**SOURCE DATA**
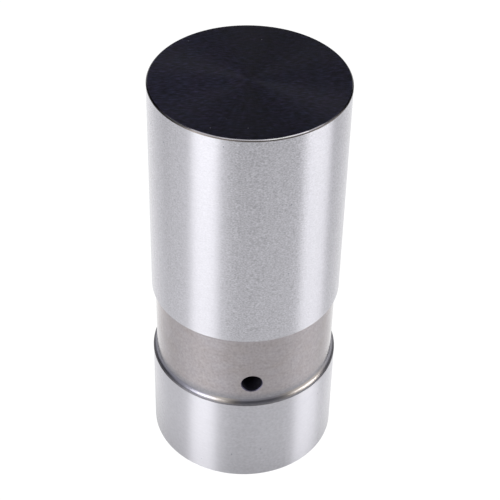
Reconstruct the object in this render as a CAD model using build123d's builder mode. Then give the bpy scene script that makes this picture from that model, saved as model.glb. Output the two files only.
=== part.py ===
"""Flat tappet for a pushrod engine, standing on its open pushrod end with the cam face up.

Sizes are in millimetres. +Z runs along the axis towards the cam face, the origin is the centre
of the pushrod end, and the oil hole looks along -Y. Heights are measured up from the pushrod end.
"""

import os
from math import acos, cos, degrees, radians, sin, tan

from build123d import *

os.makedirs("parts", exist_ok=True)

# Outside of the body
body_diameter = 22.2
body_length = 50.5
face_chamfer = 0.2
end_chamfer = 0.1

# Oil band turned into the outside, with a curved run-out at each shoulder
lower_land_height = 12.0
band_height = 10.5
band_depth = 0.45
band_runout = 0.72

# Oil hole drilled from the band into the cavity, with its outer edge broken
oil_hole_diameter = 2.4
oil_hole_above_shoulder = 3.3
oil_hole_break = 0.05

# Bore for the pushrod seat, and the drilled cavity behind it
bore_diameter = 16.0
mouth_chamfer = 0.5
cavity_diameter = 12.4
foot_thickness = 5.0
drill_point_angle = 118.0

# Pushrod seat: a turned cup with a ball socket, a lead-in cone and a central oil hole
seat_depth = 5.0
seat_clearance = 0.03
seat_chamfer = 0.25
ball_diameter = 7.94
ball_clearance = 0.03
socket_centre_depth = 0.9
socket_lip_angle = 10.0
lead_in_angle = 45.0
socket_floor = 2.0
seat_oil_hole_diameter = 1.6

# Metering disc: floats between the back of the seat and a step in the body
disc_diameter = 14.0
disc_thickness = 0.8
disc_clearance = 0.15
disc_travel = 0.4
disc_orifice_diameter = 0.8
scallop_count = 3
first_scallop_direction = 90.0
scallop_diameter = 2.4

# Retaining ring: flat spring wire, sprung into a groove of the bore
ring_width = 1.3
ring_thickness = 1.0
ring_corner_break = 0.12
ring_gap_angle = 34.0
ring_gap_direction = 90.0
groove_depth = 0.5
groove_clearance = 0.1

# Outside radii and heights that follow from the sizes above
body_radius = body_diameter / 2
band_radius = body_radius - band_depth
band_bottom = lower_land_height
band_top = lower_land_height + band_height
oil_hole_radius = oil_hole_diameter / 2
oil_hole_height = band_bottom + oil_hole_above_shoulder

# Radii and heights of the pushrod seat
bore_radius = bore_diameter / 2
seat_radius = bore_radius - seat_clearance
socket_radius = ball_diameter / 2 + ball_clearance
seat_oil_hole_radius = seat_oil_hole_diameter / 2
socket_centre = seat_depth + socket_centre_depth
seat_back = socket_centre + socket_radius + socket_floor
socket_lip_radius = socket_radius * cos(radians(socket_lip_angle))
socket_lip_height = socket_centre + socket_radius * sin(radians(socket_lip_angle))
lead_in_radius = socket_lip_radius + (socket_lip_height - seat_depth) * tan(radians(lead_in_angle))
socket_end_angle = degrees(acos(seat_oil_hole_radius / socket_radius))
socket_arc_angle = socket_end_angle - socket_lip_angle
socket_end_height = socket_centre + socket_radius * sin(radians(socket_end_angle))

# Radii and heights of the disc's pocket and of the cavity
disc_radius = disc_diameter / 2
pocket_radius = disc_radius + disc_clearance
pocket_top = seat_back + disc_thickness + disc_travel
cavity_radius = cavity_diameter / 2
cavity_tip = body_length - foot_thickness
cavity_wall_end = cavity_tip - cavity_radius / tan(radians(drill_point_angle / 2))

# Radii and heights of the ring and its groove
groove_radius = bore_radius + groove_depth
groove_bottom = seat_depth - ring_thickness
groove_top = seat_depth + groove_clearance
ring_radius = groove_radius - groove_clearance


# Body: foot, lands, oil band and stepped bore turned from one bar
with BuildPart() as tappet_body:
    with BuildSketch(Plane.XZ):
        with BuildLine():
            Polyline((0, cavity_tip), (0, body_length), (body_radius, body_length), (body_radius, band_top))
            TangentArc((band_radius, band_top - band_runout), (body_radius, band_top), tangent=(0, 1))
            Line((band_radius, band_top - band_runout), (band_radius, band_bottom + band_runout))
            TangentArc((band_radius, band_bottom + band_runout), (body_radius, band_bottom), tangent=(0, -1))
            Polyline(
                (body_radius, band_bottom),
                (body_radius, 0),
                (bore_radius, 0),
                (bore_radius, groove_bottom),
                (groove_radius, groove_bottom),
                (groove_radius, groove_top),
                (bore_radius, groove_top),
                (bore_radius, seat_back),
                (pocket_radius, seat_back),
                (pocket_radius, pocket_top),
                (cavity_radius, pocket_top),
                (cavity_radius, cavity_wall_end),
                (0, cavity_tip),
            )
        make_face()
    revolve(axis=Axis.Z)

    rims = tappet_body.edges().filter_by(GeomType.CIRCLE).group_by(Axis.Z)
    cam_rim = rims[-1]
    end_rims = rims[0].sort_by(SortBy.RADIUS)
    chamfer(cam_rim, face_chamfer)
    chamfer(end_rims[-1], end_chamfer)
    chamfer(end_rims[0], mouth_chamfer)

    # The oil hole goes through the wall in front of the cavity
    with BuildSketch(Plane.XZ.offset(body_radius)):
        with Locations((0, oil_hole_height)):
            Circle(oil_hole_radius)
    extrude(amount=-body_radius, mode=Mode.SUBTRACT)
    hole_edges = tappet_body.edges(Select.LAST)
    chamfer(hole_edges.group_by(Axis.Y)[0], oil_hole_break)
tappet_body.part.label = "tappet_body"


# Pushrod seat: slides into the bore and stops on the first step
with BuildPart() as pushrod_seat:
    with BuildSketch(Plane.XZ):
        with BuildLine():
            CenterArc((0, socket_centre), socket_radius, socket_lip_angle, socket_arc_angle)
            Polyline(
                (seat_oil_hole_radius, socket_end_height),
                (seat_oil_hole_radius, seat_back),
                (seat_radius, seat_back),
                (seat_radius, seat_depth),
                (lead_in_radius, seat_depth),
                (socket_lip_radius, socket_lip_height),
            )
        make_face()
    revolve(axis=Axis.Z)

    outer_rims = pushrod_seat.edges().filter_by(GeomType.CIRCLE).group_by(SortBy.RADIUS)[-1]
    chamfer(outer_rims, seat_chamfer)
pushrod_seat.part.label = "pushrod_seat"


# Metering disc: lies on the back of the seat and lifts as far as the step in the body
with BuildPart() as metering_disc:
    with BuildSketch(Plane.XY.offset(seat_back)):
        Circle(disc_radius)
        Circle(disc_orifice_diameter / 2, mode=Mode.SUBTRACT)
        with PolarLocations(disc_radius, scallop_count, start_angle=first_scallop_direction):
            Circle(scallop_diameter / 2, mode=Mode.SUBTRACT)
    extrude(amount=disc_thickness)
metering_disc.part.label = "metering_disc"


# Retaining ring: an open ring under the seat, with its gap on the side away from the oil hole
with BuildPart() as retaining_ring:
    ring_start = ring_gap_direction + ring_gap_angle / 2
    with BuildSketch(Plane.XZ.rotated((0, 0, ring_start))) as wire_section:
        with Locations((ring_radius, seat_depth)):
            Rectangle(ring_width, ring_thickness, align=(Align.MAX, Align.MAX))
        chamfer(wire_section.vertices(), ring_corner_break)
    revolve(axis=Axis.Z, revolution_arc=360 - ring_gap_angle)
retaining_ring.part.label = "retaining_ring"


export_step(tappet_body.part, "parts/tappet_body.step")
export_step(pushrod_seat.part, "parts/pushrod_seat.step")
export_step(metering_disc.part, "parts/metering_disc.step")
export_step(retaining_ring.part, "parts/retaining_ring.step")
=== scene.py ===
"""Looks of a flat tappet: a ground steel cylinder with a black coated cam face, on a white floor.

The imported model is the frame, in metres: +Z runs along the axis towards the cam face and the oil
hole looks along -Y. Named sizes are in millimetres and named angles in degrees, and heights are
measured up from the open pushrod end that the tappet stands on.

Three small forms follow the photo and differ from the frame by under 0.1 mm: the chamfer of the
cam face, the lower shoulder of the oil band and the broken edge of the oil hole.
"""

from math import acos, asin, atan2, cos, degrees, pi, radians, sin, sqrt, tan

import bmesh
import bpy
from mathutils import Matrix, Vector


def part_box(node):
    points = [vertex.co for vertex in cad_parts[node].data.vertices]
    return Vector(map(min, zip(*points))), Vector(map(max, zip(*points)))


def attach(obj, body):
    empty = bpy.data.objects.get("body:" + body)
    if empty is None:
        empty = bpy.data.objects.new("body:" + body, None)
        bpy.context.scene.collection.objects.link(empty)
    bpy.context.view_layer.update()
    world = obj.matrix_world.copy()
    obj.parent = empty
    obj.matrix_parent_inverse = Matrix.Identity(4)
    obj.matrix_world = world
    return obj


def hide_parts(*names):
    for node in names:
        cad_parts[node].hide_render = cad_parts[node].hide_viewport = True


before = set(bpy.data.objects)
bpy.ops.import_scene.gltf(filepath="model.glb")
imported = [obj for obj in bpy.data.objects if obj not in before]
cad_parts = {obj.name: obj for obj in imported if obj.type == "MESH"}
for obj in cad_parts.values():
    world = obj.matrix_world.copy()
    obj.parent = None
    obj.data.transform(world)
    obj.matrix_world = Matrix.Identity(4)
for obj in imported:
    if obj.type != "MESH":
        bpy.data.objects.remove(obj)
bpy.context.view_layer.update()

MM = 0.001

# Outside of the body
body_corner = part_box("tappet_body")[1]
body_radius = body_corner.x / MM
body_length = body_corner.z / MM
face_chamfer = 0.15
end_chamfer = 0.1
mouth_chamfer = 0.5

# Oil band between the two lands, with a curved run-out at each shoulder
band_bottom = 12.08
band_top = 22.5
band_depth = 0.45
band_radius = body_radius - band_depth
band_runout = 0.72

# Angles on the lower run-out between which it has a finish of its own
runout_start = 3.0
runout_end = 50.0

# Heights between which the band goes from its painted shade, darker and bluish, at its foot to its own
# colour
band_full_shade_top = 12.9
band_shade_top = 13.9

# Oil hole, with its outer edge broken
oil_hole_radius = 1.2
oil_hole_height = 15.3
oil_hole_break = 0.08

# Bore, ring groove, disc pocket and drilled cavity
bore_radius = 8.0
groove_radius = 8.5
groove_bottom = 4.0
groove_top = 5.1
pocket_radius = 7.15
pocket_top = 13.11
cavity_radius = 6.2
cavity_tip = 45.5
drill_point_angle = 118.0

# Pushrod seat, with the ball socket that starts inside its lip
seat_radius = 7.97
seat_front = 5.0
seat_back = 11.9
seat_chamfer = 0.25
socket_centre = 5.9
socket_radius = 4.0
socket_lip_angle = 10.0
socket_start_angle = 12.0
seat_oil_hole_radius = 0.8

# Retaining ring, against the front of the seat
ring_outer_radius = 8.4
ring_width = 1.3
ring_thickness = 1.0
ring_corner_break = 0.12
ring_gap_angle = 34.0
ring_gap_direction = 90.0

# Fineness of the turned meshes, and the radii of the rings of mesh on the cam face
turns_of_body = 360
turns_of_seat = 240
turns_of_ring = 220
face_rings = (4.0, 8.0, 10.4)
sharp_edge_angle = 28.0

# Radii of the broken edges
edge_round = 0.03
land_edge_round = 0.2
lead_in_round = 0.1
lip_round = 0.05

# Width of the inner part of the open end, which is finished like the bore
mouth_margin = 0.2

# Heights between which the grain of the lands goes from coarse and faint to fine and strong
coarse_grain_top = 10.0
fine_grain_bottom = 24.0

# Where metal starts to look glossier as it turns away, and where it is glossiest: 0 faces the eye
glance_start = 0.5
glance_end = 0.92

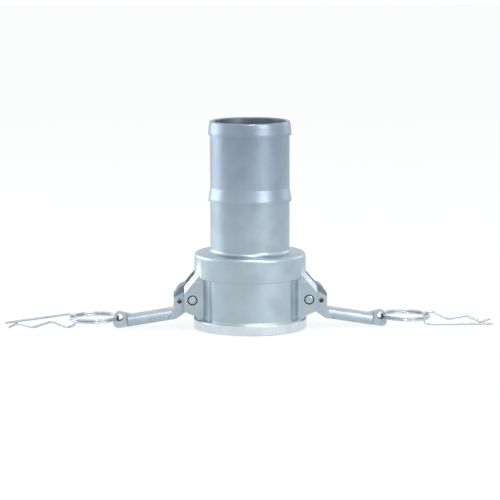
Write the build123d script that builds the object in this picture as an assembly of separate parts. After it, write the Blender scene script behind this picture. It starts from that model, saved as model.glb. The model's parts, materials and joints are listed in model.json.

**GOAL**
Look through the entries above and quote exactly the lines from the line with "revolve(axis=Axis.Z, revolution_arc=360 - ring_gap_angle)" to the line with "points = [vertex.co", counting both of those lines.

**IN RESPONSE**
    revolve(axis=Axis.Z, revolution_arc=360 - ring_gap_angle)
retaining_ring.part.label = "retaining_ring"


export_step(tappet_body.part, "parts/tappet_body.step")
export_step(pushrod_seat.part, "parts/pushrod_seat.step")
export_step(metering_disc.part, "parts/metering_disc.step")
export_step(retaining_ring.part, "parts/retaining_ring.step")
=== scene.py ===
"""Looks of a flat tappet: a ground steel cylinder with a black coated cam face, on a white floor.

The imported model is the frame, in metres: +Z runs along the axis towards the cam face and the oil
hole looks along -Y. Named sizes are in millimetres and named angles in degrees, and heights are
measured up from the open pushrod end that the tappet stands on.

Three small forms follow the photo and differ from the frame by under 0.1 mm: the chamfer of the
cam face, the lower shoulder of the oil band and the broken edge of the oil hole.
"""

from math import acos, asin, atan2, cos, degrees, pi, radians, sin, sqrt, tan

import bmesh
import bpy
from mathutils import Matrix, Vector


def part_box(node):
    points = [vertex.co for vertex in cad_parts[node].data.vertices]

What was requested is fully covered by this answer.